Investment You Can Feel

Winter is also when the impact of thoughtful investment becomes most noticeable.

Storefront improvements stand out more when streets are quiet. Infrastructure upgrades continue without disrupting peak traffic. Downtown planning, façade improvements, and public space projects move forward with intention.

These investments are not always flashy, but they are lasting. They make towns more walkable, businesses more resilient, and communities more connected. They support growth that strengthens what already exists rather than replacing it.

For entrepreneurs and business owners, winter can be the most practical time to refine plans and prepare for expansion. For the county, it is an opportunity to support that momentum through planning, partnership, and long-term vision.

An Advantage, Not a Slowdown

In Worcester County, the off-season is not something to endure. It is an advantage.

Winter creates room. Room to plan. Room to improve. Room to invest in people and places without the pressure of peak demand. It allows businesses to focus on quality and consistency, not just volume.

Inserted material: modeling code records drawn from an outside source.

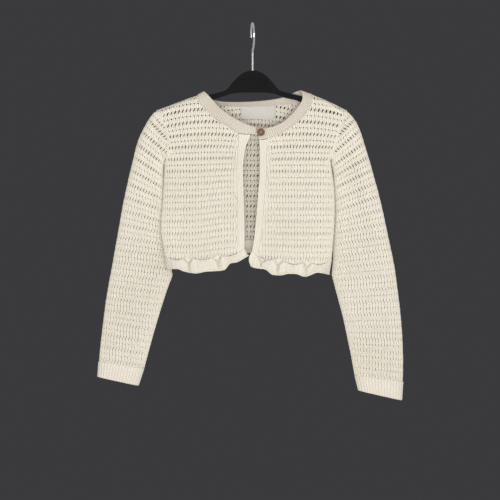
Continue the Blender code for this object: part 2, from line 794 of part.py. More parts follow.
def build_back_frill(collection):
    line = back_grid()[0][0]
    shares = np.linspace(0, 1, BACK_LOBES * LOBE_POINTS + 1)
    top = along_line(line, shares)
    top[:, 2] -= FRILL_SEAM_GAP
    bottom = top.copy()
    bottom[:, 2] = smooth(BACK_HEM[:, 0], BACK_HEM[:, 2], top[:, 0])
    reach = (top[:, 0] - top[0, 0]) / (top[-1, 0] - top[0, 0])
    left_end = LEFT_FRILL_EDGE[0, 0]
    bottom[:, 0] = left_end + reach * (RIGHT_FRILL_EDGE[-1, 0] - left_end)
    lobes = np.abs(np.sin(np.pi * BACK_LOBES * shares))
    from_side = np.minimum(np.abs(top[:, 0] - top[0, 0]), np.abs(top[:, 0] - top[-1, 0]))
    fades = easing(from_side / FRILL_FADE)
    grid = frill_grid(top, bottom, BACK, lobes, fades, np.zeros(len(top)))
    level = ((0, ALL, HEIGHT), (ALL, 0, DEPTH), (ALL, -1, DEPTH))
    inside = grid + INSIDE[BACK]
    build_wall("hem_back", grid, FRILL_WALL, "frill", collection, inside, level=level)


# Sleeves and cuffs


def ring_shares():
    """Shares from the outer edge to the inner edge and back, with the face of each."""
    steps = np.array(ARMHOLE_STEPS)
    shares = np.concatenate([steps, steps[-2:0:-1]])
    faces = np.concatenate([np.full(len(steps), FRONT), np.full(len(steps) - 2, BACK)])
    return shares, faces


def armhole_ring(side):
    shares, faces = ring_shares()
    height = TIP_HEIGHT - shares * (TIP_HEIGHT - UNDERARM_HEIGHT)
    across = side_edge(side, height)
    ring = np.stack([across, np.zeros_like(across), height], axis=-1)
    ring[:, 1] = np.where(
        faces == FRONT, body_depth(FRONT, across, height), body_depth(BACK, across, height)
    )
    ring[:, 0] += -ARMHOLE_GAP if side == "left" else ARMHOLE_GAP
    return ring


def tube_ring(row, shares, faces):
    outer_across, outer_height, inner_across, inner_height, half_depth, middle = row
    outer = np.array([outer_across, middle, outer_height])
    inner = np.array([inner_across, middle, inner_height])
    width = np.linalg.norm(inner - outer)
    ring = outer + shares[:, None] * (inner - outer)
    from_edge = np.minimum(shares, 1 - shares) * width
    ring[:, 1] += faces * half_depth * closing(from_edge, SLEEVE_ROUND)
    return ring


def sleeve_grid(side):
    shares, faces = ring_shares()
    table = LEFT_SLEEVE if side == "left" else RIGHT_SLEEVE
    middle, half_width, top_ring, bottom_ring, depth = SLEEVE_TROUGHS[side]
    across_share = np.exp(-(((shares - middle) / half_width) ** 2)) * (faces == FRONT)
    rings = [armhole_ring(side)]
    for index, row in enumerate(table):
        ring = tube_ring(row, shares, faces)
        along = (index - top_ring) / (bottom_ring - top_ring)
        ring[:, 1] += depth * np.sin(np.pi * np.clip(along, 0, 1)) * across_share
        rings.append(ring)
    return np.stack(rings)


def ring_axis(row, lower):
    """Along the tube, square to a ring's width."""
    width = np.array([row[2] - row[0], 0, row[3] - row[1]])
    axis = np.cross(width, (0, 1, 0))
    return axis if axis[2] * lower > 0 else -axis


def build_sleeve(side, collection):
    """The tube of one sleeve, parted at the elbow into two solids."""
    grid = sleeve_grid(side)
    table = LEFT_SLEEVE if side == "left" else RIGHT_SLEEVE
    elbow = table[ELBOW_RING - 1]
    down = ring_axis(elbow, -1)
    upper = grid[:ELBOW_RING + 1]
    lower = grid[ELBOW_RING:].copy()
    lower[0] += down / np.linalg.norm(down) * SEAM_GAP
    upper_level = ((0, ALL, ACROSS), (-1, ALL, ring_axis(elbow, 1)))
    lower_level = ((0, ALL, down), (-1, ALL, ring_axis(table[-1], 1)))
    for name, part, level in (
        ("sleeve_" + side, upper, upper_level),
        ("forearm_" + side, lower, lower_level),
    ):
        inside = part.mean(axis=1, keepdims=True)
        build_wall(name, part, BODY_WALL, "knit", collection, inside, True, level)


def build_cuff(side, collection):
    table = LEFT_SLEEVE if side == "left" else RIGHT_SLEEVE
    points = CUFF_RIBS * 2
    turn = np.linspace(0, 2, points, endpoint=False)
    shares = np.where(turn <= 1, turn, 2 - turn)
    faces = np.where(turn <= 1, FRONT, BACK)
    start = np.array(table[-1])
    end = np.array(CUFF_ENDS[side])
    down = ring_axis(table[-1], -1)
    halfway = (start + end) / 2
    grid = np.stack([tube_ring(row, shares, faces) for row in (start, halfway, end)])
    grid[0] += down / np.linalg.norm(down) * SEAM_GAP
    ridges = np.where(np.arange(points) % 2 == 1, RIB_HEIGHT, 0.0)
    raised = np.stack([ridges, ridges + CUFF_SWELL, ridges])
    level = ((0, ALL, down), (-1, ALL, ring_axis(end, 1)))
    inside = grid.mean(axis=1, keepdims=True)
    build_wall("cuff_" + side, grid, CUFF_WALL, "rib", collection, inside, True, level, raised)


# Button, its loop and the neck label


def loop_depth():
    """Y of the loop's thread, resting on the neckband's ribs."""
    across, height = BUTTON_CENTRE
    cloth = float(body_depth(FRONT, across, height))
    return cloth - RIB_HEIGHT - NECKBAND_SWELL - SEAM_GAP - LOOP_RADIUS


def button_back():
    return loop_depth() - LOOP_RADIUS - BUTTON_GAP


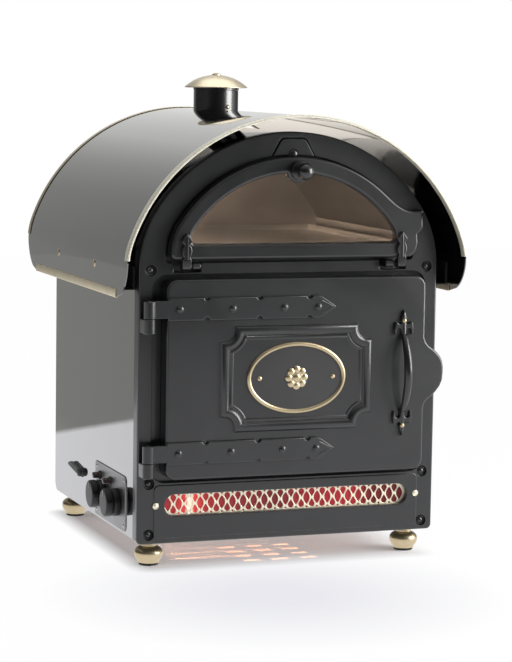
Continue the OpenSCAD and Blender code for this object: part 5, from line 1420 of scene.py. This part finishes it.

For many locals, winter is when Worcester County feels most like itself. This quieter season reinforces the importance of local support. When residents shop, dine, and do business locally in winter, they help sustain the year-round economy that benefits everyone and ensures familiar places remain open when visitors return.

Looking Ahead

What winter builds in Worcester County is not just the next season. It builds confidence. It builds capacity. It builds an economy designed to last.

As spring approaches, hiring will increase, storefronts will fill, fields will be planted, and visitors will return. But the strength of that season will be rooted in the work happening now, in February, when the pace slows enough to think long-term.

Supporting that kind of steady, year-round economy is at the heart of Worcester County, Maryland’s approach to economic development. This is the quiet work that sustains the county. The kind that does not always make headlines, but makes a difference every day.